We’ve updated a few of our XBlocks to use i18n-tools, including xblock-polls and problem-builder.

Certainly! Will do if it comes to that.

Yup! I’m following that closely and I like what you and your team have done there.

I’m thinking that the i18n-tools should have a mechanism of handling non-upstream strings and translations.

What do you think?

Really sorry for missing this ping and not responding.

I definitely think that’s a good idea. It seems a bit simpler with python translations since those can be moved to a third-party-app and will be loaded just fine during runtime, however the issue I find is with JavaScript translations. I guess they could be moved to a pluggable app as well, and then the static JS translations could be generated as a step during configuration. I have unfortunately not worked with translations enough to know the tradeoffs here.

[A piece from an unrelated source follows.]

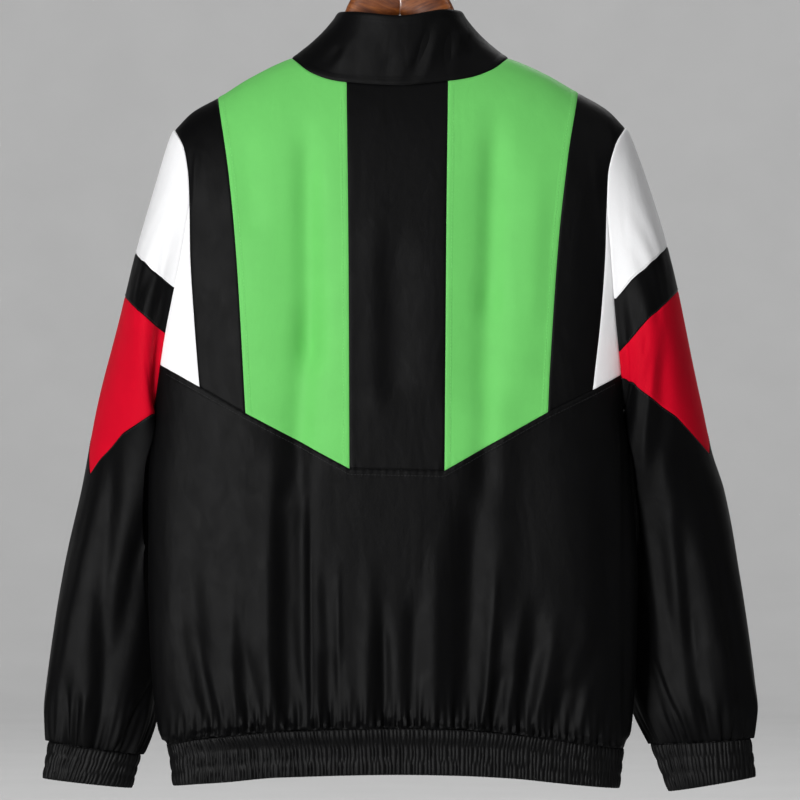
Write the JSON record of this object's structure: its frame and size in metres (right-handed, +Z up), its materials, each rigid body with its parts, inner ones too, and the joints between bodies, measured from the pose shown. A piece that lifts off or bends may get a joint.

On a side-note. I’ve realised that a lot of the translations I wanted to submit already exist on Transifex, but are unreviewed. What is the process for reviewing translations? This is something I unfortunately cannot help with since I am not familiar with the language (Arabic in this case). Are new submissions automatically or periodically reviewed?

Hey @xitij2000 sorry for not getting back to you earlier. Arabic language translations is managed by the community like most of the other languages. I mostly ignore the reviewed/unreviewed status for my own purposes.